Ensuring Proper Asset Distribution
Estate planning is not solely about the transfer of assets after death; it provides a comprehensive overview of your financial status posthumously. Various tools, such as Transfer on Death (TOD) accounts and trusts, offer alternatives to traditional Wills. However, a poorly constructed estate plan may overlook these options, leading to incomplete asset distribution.
This oversight can result in unresolved tax burdens, defeating the purpose of estate planning. Unaddressed financial liquidity issues can negatively impact your estate and the inheritance your heirs receive. The long-term consequences of an incomplete estate plan may not become apparent until after the property is transferred to your family members.
To prevent family disputes and protect your heirs from tax liabilities, investing in a detailed estate plan is essential. A comprehensive plan ensures that adult beneficiaries do not squander their inheritance due to external pressures or creditor issues. Consulting with an attorney can help include clauses that specify the conditions under which your heirs can use their inheritance.
Addressing Financial Liquidity Issues
Financial liquidity refers to the cash available to maintain your estate and cover ongoing expenses after your death. If not addressed, liquidity issues can affect your family and beneficiaries, who were meant to benefit from the transferred assets. Identifying and resolving these issues before property inheritance is crucial.

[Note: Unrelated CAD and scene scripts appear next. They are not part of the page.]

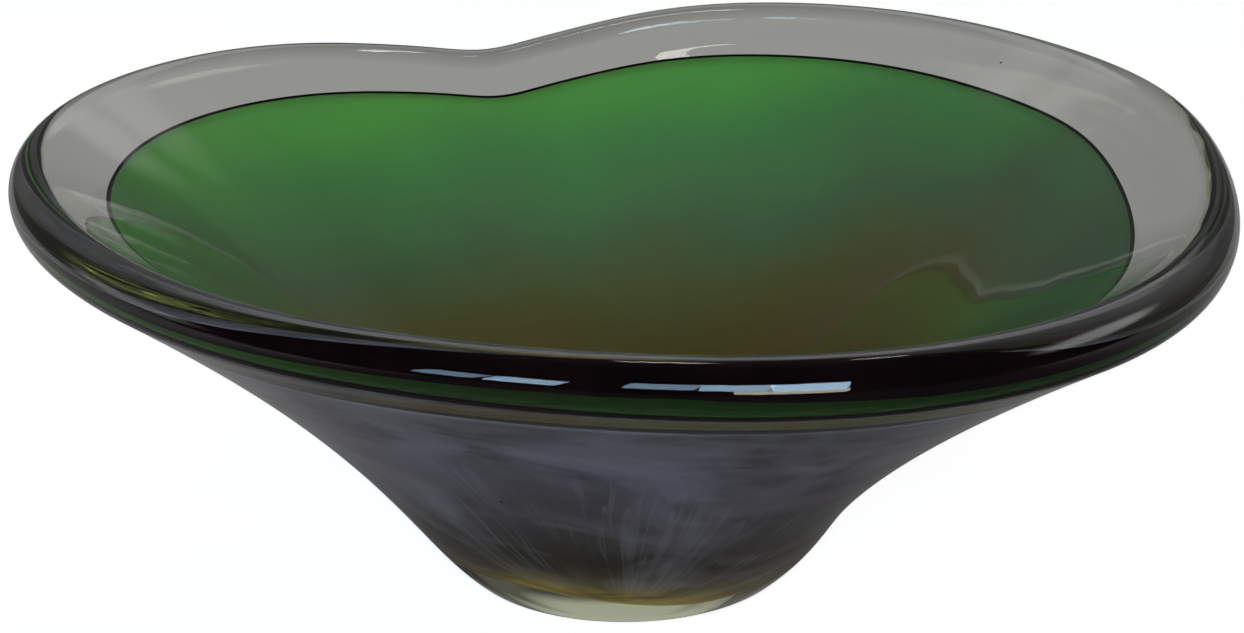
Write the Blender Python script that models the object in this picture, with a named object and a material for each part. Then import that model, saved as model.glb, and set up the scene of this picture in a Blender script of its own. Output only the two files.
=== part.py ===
"""A free-form cased art glass bowl, in metres, +Z up.

The origin is the centre of the foot's ground face. The bowl is described by its
section in each direction round the axis: a flat ground foot, a flaring outer wall,
a heavy rolled rim, a straight clear band and a deep inside. The rim's plan and
height are a circle pulled into lobes. Each layer of glass is a closed solid of its
own, nested in the next with a small gap.
"""
from math import cos, exp, hypot, pi, radians, sin

import bmesh
import bpy

SEGMENTS = 60
GAP = 0.0003

# Rim: the centre line of its rolled edge, higher to the right and to the back.
RIM_RADIUS = 0.122
RIM_HEIGHT = 0.0965
RIM_SHIFT_RIGHT = -0.0035
RIM_TILT_RIGHT = 0.007
RIM_TILT_BACK = 0.003
ROLL_RADIUS = 0.006

# Lobes of the rim: direction and half width in degrees, reach outwards and rise.
FRONT_LOBE = (300, 25, 0.0315, -0.001)
LEFT_LOBE = (155, 23, 0.0115, 0.0045)
LEFT_FLAT = (208, 21, -0.002, 0.0025)
RIGHT_FLAT = (27, 16, -0.0005, -0.0015)
BACK_DENT = (107, 13, -0.008, -0.006)
BACK_NOTCH = (108, 4, 0.0, -0.0012)
LOBES = (FRONT_LOBE, LEFT_LOBE, LEFT_FLAT, RIGHT_FLAT, BACK_DENT, BACK_NOTCH)

# Outer wall: it leaves the foot's rounded edge at one slope and meets the roll
# at another, flatter and with a longer sweep from the foot on the right.
GROUND_RADIUS = 0.0345
FOOT_EDGE_RADIUS = 0.005
FOOT_SLOPE = 41
FOOT_PULL = 0.027
FOOT_PULL_RIGHT = 0.006
RIM_SLOPE = 32.5
RIM_SLOPE_RIGHT = -4
RIM_PULL = 0.090

# Inside: a straight clear band below the roll, narrower at the dent, then one
# curve to the bottom, which is flat for longer on the left.
BAND_SLOPE = 35
BAND_WIDTH = 0.0160
BAND_PINCH = 0.0022
FLOOR_HEIGHT = 0.0175
FLOOR_PULL = 0.047
FLOOR_PULL_RIGHT = -0.005
WALL_PULL = 0.062

# Layers, counted outwards from the inside surface.
LINING = 0.0012
GREEN = 0.0010
LILAC = 0.0012
LINING_OVERLAP = 0.004
WRAP_WIDTH = 0.0008

# Steps along each stretch of the section.
EDGE_STEPS = 3
WALL_STEPS = 10
ROLL_STEPS = 9
CUP_STEPS = 11


def clear_scene():
    for old in list(bpy.data.objects):
        bpy.data.objects.remove(old, do_unlink=True)


def glass(name, colour, roughness):
    made = bpy.data.materials.new(name)
    made.use_nodes = True
    shader = made.node_tree.nodes["Principled BSDF"]
    shader.inputs["Base Color"].default_value = (*colour, 1)
    shader.inputs["Roughness"].default_value = roughness
    shader.inputs["Metallic"].default_value = 0
    return made


def lobe_share(angle, lobe):
    """How much of a lobe is felt in a direction, from 0 to 1 at its middle."""
    turn = (angle - lobe[0] + 180) % 360 - 180
    return exp(-0.5 * (turn / lobe[1]) ** 2)


def rim_centre(angle):
    """Radius and height of the middle of the roll, in a direction in degrees."""
    right, back = cos(radians(angle)), sin(radians(angle))
    radius = RIM_RADIUS + RIM_SHIFT_RIGHT * right
    height = RIM_HEIGHT + RIM_TILT_RIGHT * right + RIM_TILT_BACK * back
    for lobe in LOBES:
        share = lobe_share(angle, lobe)
        radius += lobe[2] * share
        height += lobe[3] * share
    return radius, height


def step_from(start, slope, distance):
    """The point at a distance from a start, along a slope in degrees."""
    return (
        start[0] + distance * cos(radians(slope)),
        start[1] + distance * sin(radians(slope)),
    )


def curve(a, b, c, d, t):
    """A point of a cubic Bezier curve, and its outward normal there."""
    u = 1 - t
    point = [
        u**3 * a[k] + 3 * u * u * t * b[k] + 3 * u * t * t * c[k] + t**3 * d[k]
        for k in range(2)
    ]
    way = [
        u * u * (b[k] - a[k]) + 2 * u * t * (c[k] - b[k]) + t * t * (d[k] - c[k])
        for k in range(2)
    ]
    size = hypot(*way)
    return point, (way[1] / size, -way[0] / size)


def outer_wall(angle):
    """The foot's rounded edge and the outer wall, from the ground up to the roll."""
    right = cos(radians(angle))
    points = []
    for step in range(EDGE_STEPS):
        lean = radians(FOOT_SLOPE * step / EDGE_STEPS)
        points.append(
            (
                GROUND_RADIUS + FOOT_EDGE_RADIUS * sin(lean),
                FOOT_EDGE_RADIUS * (1 - cos(lean)),
            )
        )
    rim_slope = RIM_SLOPE + RIM_SLOPE_RIGHT * right
    foot = (
        GROUND_RADIUS + FOOT_EDGE_RADIUS * sin(radians(FOOT_SLOPE)),
        FOOT_EDGE_RADIUS * (1 - cos(radians(FOOT_SLOPE))),
    )
    above_foot = step_from(foot, FOOT_SLOPE, FOOT_PULL + FOOT_PULL_RIGHT * right)
    top = step_from(rim_centre(angle), rim_slope - 90, ROLL_RADIUS)
    below_rim = step_from(top, rim_slope, -RIM_PULL)
    for step in range(WALL_STEPS + 1):
        points.append(curve(foot, above_foot, below_rim, top, step / WALL_STEPS)[0])
    return points


def roll(angle):
    """The rolled rim, from the top of the outer wall over to the band."""
    start = RIM_SLOPE + RIM_SLOPE_RIGHT * cos(radians(angle)) - 90
    end = 90 + BAND_SLOPE
    middle = rim_centre(angle)
    return [
        step_from(middle, start + (end - start) * step / ROLL_STEPS, ROLL_RADIUS)
        for step in range(1, ROLL_STEPS)
    ]


def band_width(angle):
    return BAND_WIDTH - BAND_PINCH * lobe_share(angle, BACK_DENT)


def band_point(angle, above_lip, depth):
    """A point of the clear band, a distance above the lip and a depth inside it."""
    top = step_from(rim_centre(angle), 90 + BAND_SLOPE, ROLL_RADIUS)
    point = step_from(top, BAND_SLOPE, above_lip - band_width(angle))
    return step_from(point, BAND_SLOPE - 90, depth)


def cup_point(angle, share, depth):
    """A point of the inside below the band: share 0 is the axis and 1 the lip."""
    lip = band_point(angle, 0, 0)
    floor_pull = FLOOR_PULL + FLOOR_PULL_RIGHT * cos(radians(angle))
    point, normal = curve(
        (0, FLOOR_HEIGHT),
        (floor_pull, FLOOR_HEIGHT),
        step_from(lip, BAND_SLOPE, -WALL_PULL),
        lip,
        share,
    )
    return point[0] + depth * normal[0], point[1] + depth * normal[1]


def cup_line(angle, depth):
    """The inside at a depth in the glass, from next to the axis to the lip."""
    return [cup_point(angle, k / CUP_STEPS, depth) for k in range(1, CUP_STEPS + 1)]


def solid(name, sections, bottom, top, finish):
    """A closed solid round the axis.

    sections holds one list of (radius, height) points for each direction. bottom
    and top are the heights where the skin meets the axis, or None for a ring.
    """
    shape = bmesh.new()
    rings = []
    for k in range(len(sections[0])):
        ring = []
        for turn, section in enumerate(sections):
            angle = 2 * pi * turn / SEGMENTS
            radius, height = section[k]
            ring.append(shape.verts.new((radius * cos(angle), radius * sin(angle), height)))
        rings.append(ring)
    pairs = list(zip(rings, rings[1:]))
    if bottom is None:
        pairs.append((rings[-1], rings[0]))
    for lower, upper in pairs:
        for k in range(SEGMENTS):
            after = (k + 1) % SEGMENTS
            shape.faces.new((lower[k], lower[after], upper[after], upper[k]))
    if bottom is not None:
        low, high = shape.verts.new((0, 0, bottom)), shape.verts.new((0, 0, top))
        for k in range(SEGMENTS):
            after = (k + 1) % SEGMENTS
            shape.faces.new((low, rings[0][after], rings[0][k]))
            shape.faces.new((high, rings[-1][k], rings[-1][after]))
    mesh = bpy.data.meshes.new(name)
    shape.to_mesh(mesh)
    shape.free()
    mesh.shade_smooth()
    mesh.set_sharp_from_angle(angle=radians(40))
    mesh.materials.append(finish)
    made = bpy.data.objects.new(name, mesh)
    bpy.context.scene.collection.objects.link(made)
    return made


def each_direction(section):
    return [section(360 * turn / SEGMENTS) for turn in range(SEGMENTS)]


GREEN_TOP = LINING + GAP
LILAC_TOP = GREEN_TOP + GREEN + GAP
RECESS = LILAC_TOP + LILAC + GAP


def outer_casing():
    """The last gather: foot, outer skin, rolled rim, and the recess for the rest."""
    lining_edge = LINING_OVERLAP + GAP
    wrap_edge = WRAP_WIDTH + 2 * GAP

    def section(angle):
        down = [
            band_point(angle, band_width(angle), 0),
            band_point(angle, (band_width(angle) + lining_edge) / 2, 0),
            band_point(angle, lining_edge, 0),
            band_point(angle, lining_edge, GREEN_TOP),
            band_point(angle, wrap_edge, GREEN_TOP),
            band_point(angle, wrap_edge, RECESS),
        ]
        cup = cup_line(angle, RECESS)[::-1]
        return outer_wall(angle) + roll(angle) + down + cup

    return solid(
        "clear_outer_casing",
        each_direction(section),
        0,
        FLOOR_HEIGHT - RECESS,
        glass("casing_glass", (0.72, 0.74, 0.70), 0.05),
    )


def cup_layer(name, depth, thickness, finish):
    """A colour cup that lies between two depths and ends at the lip."""

    def section(angle):
        return cup_line(angle, depth + thickness) + cup_line(angle, depth)[::-1]

    return solid(
        name,
        each_direction(section),
        FLOOR_HEIGHT - depth - thickness,
        FLOOR_HEIGHT - depth,
        finish,
    )


def lip_wrap():
    """The thin plum edge that closes the lip of both colour cups."""
    low, high = GAP, GAP + WRAP_WIDTH
    shallow, deep = GREEN_TOP, LILAC_TOP + LILAC

    def section(angle):
        return [
            band_point(angle, low, deep),
            band_point(angle, high, deep),
            band_point(angle, high, shallow),
            band_point(angle, low, shallow),
        ]

    return solid(
        "plum_lip_wrap",
        each_direction(section),
        None,
        None,
        glass("plum_glass", (0.10, 0.02, 0.05), 0.2),
    )


def inner_lining():
    """The clear skin over the colour, lapped a little over the lip."""

    def section(angle):
        under = cup_line(angle, LINING) + [band_point(angle, LINING_OVERLAP, LINING)]
        over = [band_point(angle, LINING_OVERLAP, 0)] + cup_line(angle, 0)[::-1]
        return under + over

    return solid(
        "clear_inner_lining",
        each_direction(section),
        FLOOR_HEIGHT - LINING,
        FLOOR_HEIGHT,
        glass("lining_glass", (0.74, 0.78, 0.70), 0.04),
    )


def main():
    clear_scene()
    outer_casing()
    cup_layer("lilac_layer", LILAC_TOP, LILAC, glass("lilac_glass", (0.34, 0.31, 0.38), 0.25))
    cup_layer("green_layer", GREEN_TOP, GREEN, glass("green_glass", (0.10, 0.32, 0.06), 0.15))
    lip_wrap()
    inner_lining()


main()
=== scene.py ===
"""A free-form cased art glass bowl: its looks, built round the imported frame.

The clear glass is one closed body with a heavy rolled rim. The green and lilac
layers and the plum edge are thin closed shells inside that glass, as they are in
the real bowl. The section's driving dimensions are those of the CAD part, so the
fine surfaces lie on its skin.
"""
from math import cos, exp, hypot, pi, radians, sin

import bmesh
import bpy
from mathutils import Matrix, Vector


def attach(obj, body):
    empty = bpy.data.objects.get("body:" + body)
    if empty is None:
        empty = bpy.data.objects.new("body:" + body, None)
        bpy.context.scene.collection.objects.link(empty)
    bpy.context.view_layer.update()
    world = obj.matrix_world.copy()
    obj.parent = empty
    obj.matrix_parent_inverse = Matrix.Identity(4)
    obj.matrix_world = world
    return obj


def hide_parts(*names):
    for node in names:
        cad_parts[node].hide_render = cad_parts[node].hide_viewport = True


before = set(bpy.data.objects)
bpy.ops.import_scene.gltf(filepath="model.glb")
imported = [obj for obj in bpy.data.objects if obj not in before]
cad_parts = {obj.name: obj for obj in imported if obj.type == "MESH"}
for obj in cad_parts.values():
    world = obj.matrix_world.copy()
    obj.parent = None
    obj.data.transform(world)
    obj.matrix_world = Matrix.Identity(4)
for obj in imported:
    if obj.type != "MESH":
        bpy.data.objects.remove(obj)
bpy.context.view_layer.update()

# The bowl's section, as in the CAD part, in metres and degrees.
RIM_RADIUS = 0.122
RIM_HEIGHT = 0.0965
RIM_SHIFT_RIGHT = -0.0035
RIM_TILT_RIGHT = 0.007
RIM_TILT_BACK = 0.003
ROLL_RADIUS = 0.0059
FRONT_LOBE = (300, 25, 0.0315, -0.001)
LEFT_LOBE = (155, 23, 0.0115, 0.0045)
LEFT_FLAT = (208, 21, -0.002, 0.0025)
RIGHT_FLAT = (27, 16, -0.0005, -0.0015)
BACK_DENT = (107, 13, -0.008, -0.006)
BACK_NOTCH = (108, 4, 0.0, -0.0012)
LOBES = (FRONT_LOBE, LEFT_LOBE, LEFT_FLAT, RIGHT_FLAT, BACK_DENT, BACK_NOTCH)
GROUND_RADIUS = 0.0345
FOOT_EDGE_RADIUS = 0.005
FOOT_SLOPE = 41
FOOT_PULL = 0.027
FOOT_PULL_RIGHT = 0.006
RIM_SLOPE = 32.5
RIM_SLOPE_RIGHT = -4
RIM_PULL = 0.090
BAND_SLOPE = 35
BAND_WIDTH = 0.0160
BAND_PINCH = 0.0022
FLOOR_HEIGHT = 0.0175
FLOOR_PULL = 0.047
FLOOR_PULL_RIGHT = -0.005
WALL_PULL = 0.062

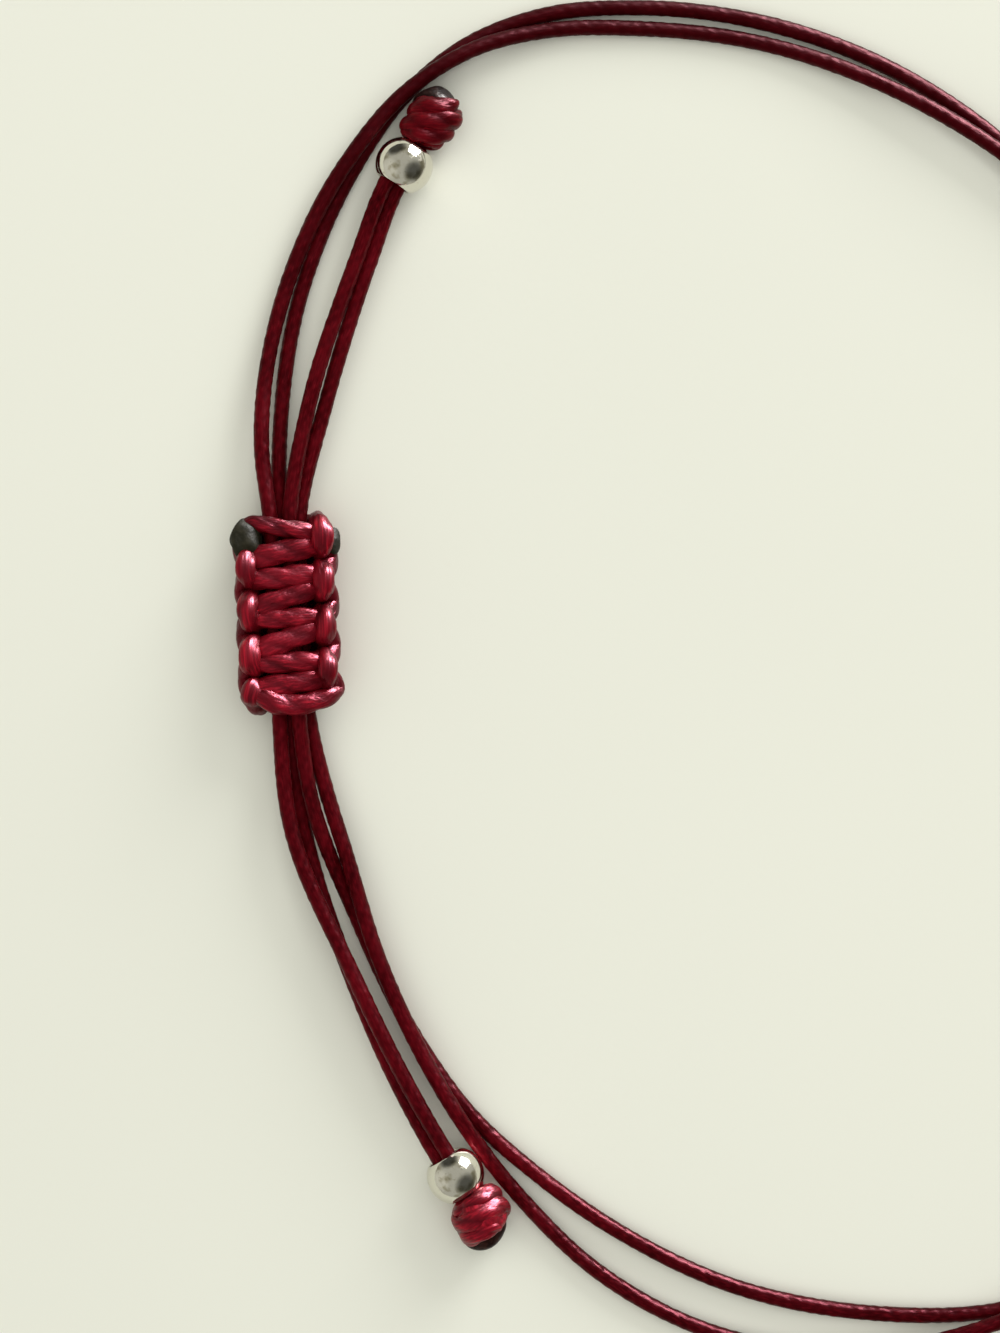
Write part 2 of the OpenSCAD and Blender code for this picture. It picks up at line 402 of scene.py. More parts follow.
def hermite(points: Array, samples: int = 48) -> tuple[Array, Array]:
    """A smooth curve through points, with each point's tangent weighted by its spans' lengths.

    On a span of length D the curve is the cubic that starts and ends on the points with the
    tangents D*m, where m mixes the two neighbouring slopes, the nearer span's slope the more.

    Args:
        points: Control points, an array (n, 3).
        samples: Samples on each span.

    Returns:
        The samples, and for each the control number that it lies at, counted in fractions.
    """
    spans = np.linalg.norm(np.diff(points, axis=0), axis=1)
    slopes = np.diff(points, axis=0) / spans[:, None]
    tangents = np.empty_like(points)
    tangents[0], tangents[-1] = slopes[0], slopes[-1]
    weights = (spans[:-1] + spans[1:])[:, None]
    tangents[1:-1] = (slopes[:-1] * spans[1:, None] + slopes[1:] * spans[:-1, None]) / weights
    t = np.linspace(0.0, 1.0, samples, endpoint=False)[None, :, None]
    a, b = points[:-1, None], points[1:, None]
    ta, tb = tangents[:-1, None] * spans[:, None, None], tangents[1:, None] * spans[:, None, None]
    cubic = ((2 * t**3 - 3 * t**2 + 1) * a + (t**3 - 2 * t**2 + t) * ta
             + (3 * t**2 - 2 * t**3) * b + (t**3 - t**2) * tb)
    number = np.arange(len(points) - 1)[:, None] + t[0, :, 0][None]
    return (np.concatenate([cubic.reshape(-1, 3), points[-1:]]),
            np.append(number.ravel(), len(points) - 1.0))


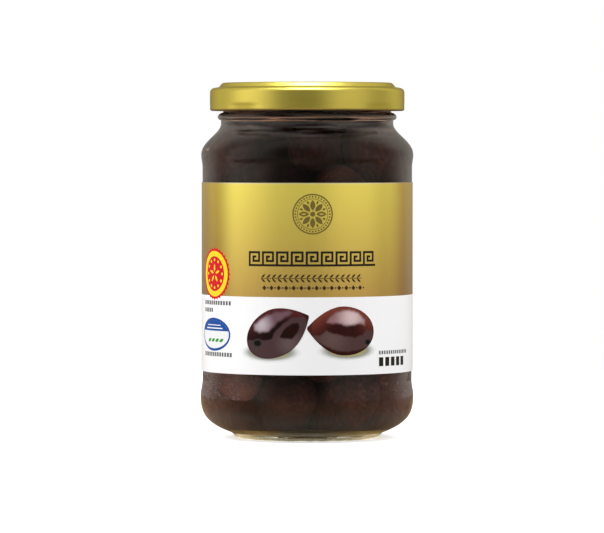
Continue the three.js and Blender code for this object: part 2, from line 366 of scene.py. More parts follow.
def close_tree(tree, copies, skin, **move):
    """Moves the copies' points, gives them their material and ends the tree."""
    moved = add(tree, "GeometryNodeSetPosition", {"Geometry": copies, **move}).outputs["Geometry"]
    finish = add(tree, "GeometryNodeSetMaterial", {"Geometry": moved, "Material": skin})
    add(tree, "NodeGroupOutput", {"Geometry": finish.outputs["Geometry"]})
    return tree


def run_tree(piece, tree, values):
    """Puts a geometry-nodes tree on an object, sets its inputs and bakes the result."""
    modifier = piece.modifiers.new("shape", "NODES")
    modifier.node_group = tree
    for item in tree.interface.items_tree:
        if item.in_out == "INPUT" and item.name in values:
            modifier[item.identifier] = values[item.name]
    return baked(piece)


# Glass


SIDES = 360  # of the glass and the lid
GLASS_BEND = 1.5
# Painted glow in the thick foot, from FOOT_HEIGHT down to the table
FOOT_HEIGHT = 1.7 * MM
FOOT_PAINTED_GLOW = (
    (0.0, (0, 0, 0)),
    (0.4, (0.05, 0.034, 0.008)),
    (0.75, (0.26, 0.24, 0.16)),
    (1.0, (0.66, 0.66, 0.56)),
)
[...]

The goal is to reduce the liabilities associated with your property before your heirs take possession. Once an heir inherits the property, they also inherit any attached debts and fees related to settling the estate, including Federal and State taxes. A well-structured estate plan can help mitigate these financial burdens.
In today’s society, having an estate plan is vital for every family. A detailed plan that addresses Federal and State taxes and strategies to minimize them is essential. Clear and honest communication between the personal representative and the client is crucial when exploring estate planning options.